-- Required work --
Search the data for the word "bodies" and copy every line that contains it.

-- Source data --

- - - -

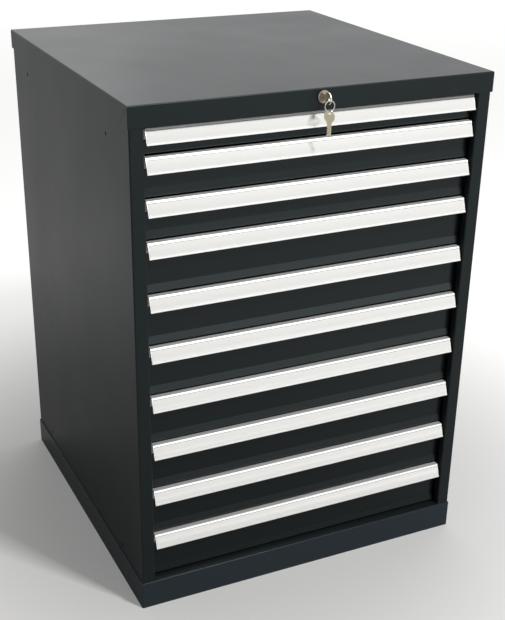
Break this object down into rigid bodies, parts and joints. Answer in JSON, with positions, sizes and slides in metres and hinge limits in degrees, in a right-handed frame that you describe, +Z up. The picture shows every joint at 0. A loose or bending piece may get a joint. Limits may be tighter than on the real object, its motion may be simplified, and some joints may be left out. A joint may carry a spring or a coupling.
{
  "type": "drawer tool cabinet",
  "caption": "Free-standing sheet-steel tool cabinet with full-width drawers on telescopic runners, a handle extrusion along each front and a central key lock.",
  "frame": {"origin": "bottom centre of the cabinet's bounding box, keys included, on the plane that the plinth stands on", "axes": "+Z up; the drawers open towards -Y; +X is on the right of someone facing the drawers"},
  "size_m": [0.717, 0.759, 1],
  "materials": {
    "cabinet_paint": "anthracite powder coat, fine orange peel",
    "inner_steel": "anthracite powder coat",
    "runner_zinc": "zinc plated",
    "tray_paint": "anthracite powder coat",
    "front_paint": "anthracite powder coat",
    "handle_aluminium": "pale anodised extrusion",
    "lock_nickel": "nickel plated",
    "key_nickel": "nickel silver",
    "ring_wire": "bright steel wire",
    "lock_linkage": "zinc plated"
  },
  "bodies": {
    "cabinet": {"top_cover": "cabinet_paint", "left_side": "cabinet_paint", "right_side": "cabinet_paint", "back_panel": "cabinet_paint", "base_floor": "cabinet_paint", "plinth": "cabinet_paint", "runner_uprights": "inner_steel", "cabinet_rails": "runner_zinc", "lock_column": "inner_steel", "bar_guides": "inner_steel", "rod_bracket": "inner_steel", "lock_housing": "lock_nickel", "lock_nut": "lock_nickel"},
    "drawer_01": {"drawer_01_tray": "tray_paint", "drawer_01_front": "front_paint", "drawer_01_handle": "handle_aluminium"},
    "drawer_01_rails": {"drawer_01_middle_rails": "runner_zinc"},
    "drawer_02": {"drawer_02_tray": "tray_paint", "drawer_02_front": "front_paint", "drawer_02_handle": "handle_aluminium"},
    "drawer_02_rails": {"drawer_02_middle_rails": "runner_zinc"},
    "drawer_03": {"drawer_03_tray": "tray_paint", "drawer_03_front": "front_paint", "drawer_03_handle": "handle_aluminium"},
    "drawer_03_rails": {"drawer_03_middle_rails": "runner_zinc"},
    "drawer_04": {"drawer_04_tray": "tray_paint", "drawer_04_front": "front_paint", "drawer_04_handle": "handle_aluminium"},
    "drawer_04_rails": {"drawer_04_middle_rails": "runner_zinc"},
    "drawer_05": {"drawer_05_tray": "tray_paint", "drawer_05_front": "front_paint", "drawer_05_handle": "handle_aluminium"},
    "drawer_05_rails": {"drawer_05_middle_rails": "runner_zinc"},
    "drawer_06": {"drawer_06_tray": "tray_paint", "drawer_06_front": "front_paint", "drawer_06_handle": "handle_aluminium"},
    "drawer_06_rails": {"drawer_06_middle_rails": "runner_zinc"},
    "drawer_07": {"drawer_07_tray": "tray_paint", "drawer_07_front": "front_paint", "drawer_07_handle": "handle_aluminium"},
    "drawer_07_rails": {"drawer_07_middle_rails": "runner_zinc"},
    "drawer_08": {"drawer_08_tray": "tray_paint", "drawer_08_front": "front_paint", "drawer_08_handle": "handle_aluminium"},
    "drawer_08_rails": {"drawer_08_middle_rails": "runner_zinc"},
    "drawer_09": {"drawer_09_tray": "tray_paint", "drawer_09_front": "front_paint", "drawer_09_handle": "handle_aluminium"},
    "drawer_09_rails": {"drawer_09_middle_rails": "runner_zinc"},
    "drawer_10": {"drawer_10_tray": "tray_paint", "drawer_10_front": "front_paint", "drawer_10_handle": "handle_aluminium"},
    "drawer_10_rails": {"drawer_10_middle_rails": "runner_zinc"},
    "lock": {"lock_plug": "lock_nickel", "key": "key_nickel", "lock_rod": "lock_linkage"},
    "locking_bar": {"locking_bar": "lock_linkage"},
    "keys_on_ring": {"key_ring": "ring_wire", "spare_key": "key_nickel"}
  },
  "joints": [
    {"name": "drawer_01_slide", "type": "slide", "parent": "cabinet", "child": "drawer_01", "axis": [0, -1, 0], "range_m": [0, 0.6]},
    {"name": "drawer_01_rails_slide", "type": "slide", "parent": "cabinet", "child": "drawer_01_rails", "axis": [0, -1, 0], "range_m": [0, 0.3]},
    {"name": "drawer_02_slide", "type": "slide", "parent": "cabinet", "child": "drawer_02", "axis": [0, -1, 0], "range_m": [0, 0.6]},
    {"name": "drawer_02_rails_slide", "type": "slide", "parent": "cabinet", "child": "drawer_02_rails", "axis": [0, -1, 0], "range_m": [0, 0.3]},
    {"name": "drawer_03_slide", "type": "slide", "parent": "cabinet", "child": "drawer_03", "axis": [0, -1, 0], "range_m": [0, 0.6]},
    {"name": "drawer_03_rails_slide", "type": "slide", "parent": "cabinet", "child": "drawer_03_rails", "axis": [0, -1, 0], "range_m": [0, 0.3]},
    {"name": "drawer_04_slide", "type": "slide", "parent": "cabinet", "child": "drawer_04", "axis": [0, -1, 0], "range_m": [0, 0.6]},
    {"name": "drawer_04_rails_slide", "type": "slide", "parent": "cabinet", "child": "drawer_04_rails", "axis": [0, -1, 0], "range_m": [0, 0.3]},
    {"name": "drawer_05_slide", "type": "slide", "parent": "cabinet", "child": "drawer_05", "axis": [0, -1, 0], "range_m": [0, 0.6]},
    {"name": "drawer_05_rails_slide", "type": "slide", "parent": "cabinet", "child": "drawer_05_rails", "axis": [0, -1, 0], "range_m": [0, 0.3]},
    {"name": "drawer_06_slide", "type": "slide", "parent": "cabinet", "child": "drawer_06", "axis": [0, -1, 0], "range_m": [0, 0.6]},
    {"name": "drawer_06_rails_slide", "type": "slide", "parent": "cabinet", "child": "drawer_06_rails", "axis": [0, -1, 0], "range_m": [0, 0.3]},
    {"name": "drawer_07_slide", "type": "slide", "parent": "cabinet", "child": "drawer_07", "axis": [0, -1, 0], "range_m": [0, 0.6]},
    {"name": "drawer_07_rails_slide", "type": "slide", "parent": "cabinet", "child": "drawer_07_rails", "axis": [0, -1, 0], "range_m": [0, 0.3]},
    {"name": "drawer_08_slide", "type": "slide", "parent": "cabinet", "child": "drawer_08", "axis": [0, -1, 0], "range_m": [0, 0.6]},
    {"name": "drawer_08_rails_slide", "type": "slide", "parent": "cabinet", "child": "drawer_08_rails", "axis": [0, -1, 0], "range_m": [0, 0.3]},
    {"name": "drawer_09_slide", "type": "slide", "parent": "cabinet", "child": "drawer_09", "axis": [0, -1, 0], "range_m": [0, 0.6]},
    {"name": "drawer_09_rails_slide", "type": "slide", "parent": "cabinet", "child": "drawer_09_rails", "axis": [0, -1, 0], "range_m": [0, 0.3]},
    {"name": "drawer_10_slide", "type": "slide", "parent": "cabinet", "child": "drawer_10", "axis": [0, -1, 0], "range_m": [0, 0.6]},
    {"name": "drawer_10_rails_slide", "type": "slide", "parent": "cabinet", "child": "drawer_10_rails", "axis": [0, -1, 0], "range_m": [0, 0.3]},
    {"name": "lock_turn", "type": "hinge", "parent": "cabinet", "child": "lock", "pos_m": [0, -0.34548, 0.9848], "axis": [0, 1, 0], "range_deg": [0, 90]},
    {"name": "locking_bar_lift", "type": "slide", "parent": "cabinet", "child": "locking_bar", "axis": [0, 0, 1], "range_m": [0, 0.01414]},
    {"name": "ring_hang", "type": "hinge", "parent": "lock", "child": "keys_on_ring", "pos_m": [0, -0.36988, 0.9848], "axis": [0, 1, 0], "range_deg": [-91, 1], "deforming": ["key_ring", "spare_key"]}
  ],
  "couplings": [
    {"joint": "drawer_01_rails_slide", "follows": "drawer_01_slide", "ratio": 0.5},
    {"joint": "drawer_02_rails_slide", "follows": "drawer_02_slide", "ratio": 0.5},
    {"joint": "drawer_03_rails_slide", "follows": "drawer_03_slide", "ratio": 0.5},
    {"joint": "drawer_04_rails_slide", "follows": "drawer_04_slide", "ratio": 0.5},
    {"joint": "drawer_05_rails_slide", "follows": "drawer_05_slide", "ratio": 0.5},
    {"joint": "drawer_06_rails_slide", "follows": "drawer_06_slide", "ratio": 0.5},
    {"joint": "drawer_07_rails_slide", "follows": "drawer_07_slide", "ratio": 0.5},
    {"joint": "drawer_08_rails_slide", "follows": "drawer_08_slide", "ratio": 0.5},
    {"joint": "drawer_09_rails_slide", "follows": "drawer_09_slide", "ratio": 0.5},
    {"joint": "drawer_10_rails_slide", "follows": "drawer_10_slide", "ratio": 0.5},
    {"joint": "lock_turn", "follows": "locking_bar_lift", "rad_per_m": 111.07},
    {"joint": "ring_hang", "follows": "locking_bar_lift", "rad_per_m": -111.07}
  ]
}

- - - -

-- Solution for this exercise --
Break this object down into rigid bodies, parts and joints. Answer in JSON, with positions, sizes and slides in metres and hinge limits in degrees, in a right-handed frame that you describe, +Z up. The picture shows every joint at 0. A loose or bending piece may get a joint. Limits may be tighter than on the real object, its motion may be simplified, and some joints may be left out. A joint may carry a spring or a coupling.
  "bodies": {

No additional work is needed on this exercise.